Gootkind gave several reasons for the long-term decline in credit quality: falling central bank interest rates, low-cost debt, and the rise of passive strategies leading investors to focus less on individual credit quality.

Lower-quality credit does not always mean investors are fully compensated for the extra risk, Gootkind found. While total returns increase on average when moving from AAA down to A, this does not always ring true for high-yield bonds.

“High yield is a more mixed story, with lower-quality credit (B and CCC) providing lower cumulative total returns relative to higher-quality credit (BB) over the past 20-plus yields,” Gootkind said.
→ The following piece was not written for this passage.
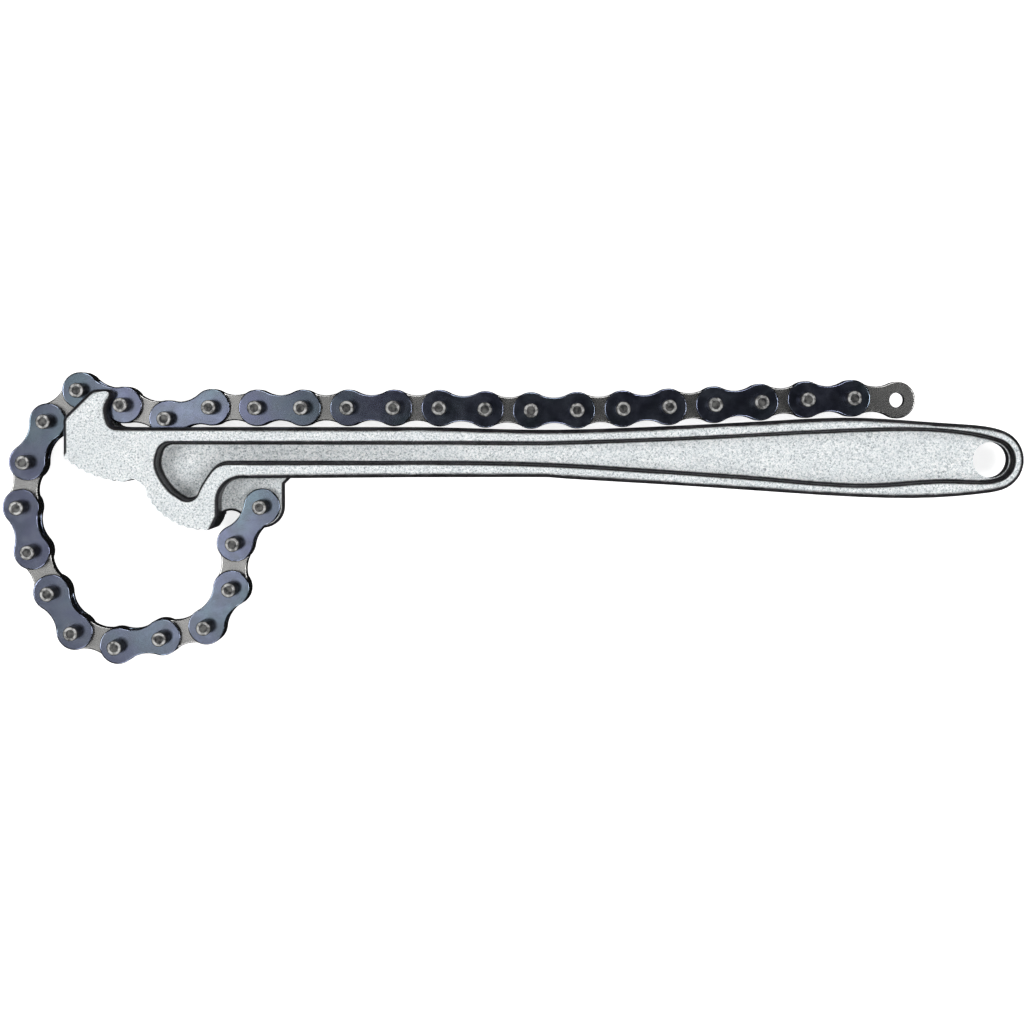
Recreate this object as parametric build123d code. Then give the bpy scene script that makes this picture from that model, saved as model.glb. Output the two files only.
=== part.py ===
"""Chain wrench: one forged handle and a leaf chain of fifteen outer and fifteen inner links.

Millimetres. The origin is the centre of the hang hole at the handle's mid-plane. +X runs along the handle
away from the jaw, +Y points to the side the chain's tail lies on, and +Z is the thickness.
"""

import math
import os

from build123d import *

# Chain
PITCH = 15.875  # five eighths of an inch
LINK_PAIRS = 15  # each pair is an outer link followed by an inner link
DISC_RADIUS = 6.4
WAIST_HALF = 4.4
INNER_PLATE = 2.3
OUTER_PLATE = 2.4
PLATE_GAP = 0.1  # between neighbouring plates, across the chain
PLATE_ROUNDING = 0.45
PIN_RADIUS = 2.55
PIN_LENGTH = 25.6
PIN_CHAMFER = 0.35
PIN_DIMPLE_RADIUS = 1.5
PIN_DIMPLE_DEPTH = 0.35
PRESS_CLEARANCE = 0.005
RUNNING_CLEARANCE = 0.05

# How the chain lies: from the anchor pin round under the jaw, over the nose and into the hook
ANCHOR_PIN = (-253.2, -16.3)
LOOP_HEADINGS = (-126.5, -95, -123.5, -166, -169, 162, 120.5, 115, 103.5, 81.5, 63, 43, -18.5, -17.5, 14.5)
TAIL_GAP = 0.35  # between the tail's plates and the handle's top edge

# Handle forging
HEAD_HALF = 12.0
SHANK_HALF = 8.5
GRIP_HALF = 7.5
WEB_HALF = 3.3
LUG_HALF = 2.4
EDGE_ROUNDING = 1.7
POCKET_EDGE = 1.0
HANG_HOLE_RADIUS = 6.2
END_RADIUS = 10.8
END_TOP_DEGREES = 66  # where the upper edge runs into the rounded end
END_BOTTOM_DEGREES = -62
END_RIM = 3.6  # width of the rim round the hang hole
POCKET_END_DEGREES = 72
CHAIN_SLOT_HALF = 5.45

# Head
NOSE_X = -321.0
TOP_EDGE_Y = 11.3
HOOK_TOP_Y = 24.5
FRONT_JAW_CENTRE = (-298.5, 26.3)
FRONT_JAW_RADIUS = 34.0
FRONT_JAW_ANGLES = (229.8, 265.9)
FRONT_TEETH = 7
REAR_JAW_CENTRE = (-272.5, -1.9)
REAR_JAW_RADIUS = 22.4
REAR_JAW_ANGLES = (209.1, 272.0)
REAR_TEETH = 8
TOOTH_DEPTH = 0.65
ROOT_SHARE = 0.3  # how far along each tooth its root lies

# Lug that holds the chain's first pin
LUG_RADIUS = 7.5
LUG_ROUNDING = 1.2
LUG_LOWER_Y = -20.5
LUG_GUSSET = 2.1  # the small slanted corner between the lug and the shank
NOTCH_CENTRE = (-264.3, -22.8)
NOTCH_RADIUS = 5.0


def polar(centre, radius, degrees):
    """The point at that radius and angle from a centre."""
    angle = math.radians(degrees)
    return (centre[0] + radius * math.cos(angle), centre[1] + radius * math.sin(angle))


def closed_face(*lines):
    """The flat face inside lines that meet end to end."""
    return make_face([edge for line in lines for edge in line.edges()])


# ---------------------------------------------------------------- handle


def top_edge():
    """The handle's upper edge, from behind the hook to the rounded end."""
    return Spline(
        (-200, TOP_EDGE_Y),
        (-160, 10.4),
        (-120, 11.3),
        (-76, 13.5),
        (-46, 14.6),
        (-13, 12.6),
        polar((0, 0), END_RADIUS, END_TOP_DEGREES),
        tangents=[(1, 0), polar((0, 0), 1, END_TOP_DEGREES - 90)],
    )


def bottom_edge():
    """The handle's lower edge, from the rounded end back to the lug."""
    return Spline(
        polar((0, 0), END_RADIUS, END_BOTTOM_DEGREES),
        (-3.5, -11.6),
        (-24, -13.1),
        (-50, -12.6),
        (-100, -9.3),
        (-150, -6.3),
        (-200, -6.0),
        tangents=[polar((0, 0), 1, END_BOTTOM_DEGREES - 90), (-1, 0)],
    )


def body_outline():
    """The forging's silhouette without the lug. The jaw is left oversize, for jaw_cutter to trim."""
    top = top_edge()
    end = ThreePointArc(top @ 1, (END_RADIUS, 0), polar((0, 0), END_RADIUS, END_BOTTOM_DEGREES))
    bottom = bottom_edge()
    arm = Polyline(bottom @ 1, (-259.5, -6.3))
    arm_corner = RadiusArc(arm @ 1, (-267.5, -14.3), -8.0)
    arm_side = Polyline(arm_corner @ 1, (-267.5, -19.5), (-269.5, -23.5), (-273, -27.5), (-292, -24))
    jaw = Polyline(arm_side @ 1, (-300, -12), (-310, -12), (-324, -2), (NOSE_X, 3))
    nose = Polyline(jaw @ 1, (NOSE_X, 13.6), (-320.4, 15.2), (-312.2, 23.2))
    hook_top = Spline(nose @ 1, (-308.2, HOOK_TOP_Y), (-304.0, 22.2), tangents=[(0.7, 0.7), (-0.3, -1)])
    hook_inside = Spline(
        hook_top @ 1,
        (-305.9, 18.0),
        (-305.3, 14.0),
        (-300.6, TOP_EDGE_Y),
        tangents=[(-0.3, -1), (1, 0)],
    )
    valley = Line(hook_inside @ 1, (-200, TOP_EDGE_Y))
    return closed_face(top, end, bottom, arm, arm_corner, arm_side, jaw, nose, hook_top, hook_inside, valley)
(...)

However, he emphasized that, despite the overall downward trend, default rates have continued to be cyclical rather than increasing.

To beat these conditions, Gootkind suggested investors should diversify holdings and “avoid a rigid, rules-based approach, such as mandating average or minimum ratings, which can hurt returns from forced selling.”

In addition, buy and hold approaches should be reassessed, particularly with lower-quality bonds which could see their ratings change.

“Rather than relying on benchmark quality, consider specifying investment percent by rating categories, consistent with your own risk tolerance and return objectives,” he added.

“Credit market investors should bear in mind that credit ratings are not static,” Gootkind concluded. “In making an investment or structuring a portfolio, credit quality migration—downward—should be expected and factored into one’s investment outlook, strategy, and return forecast.”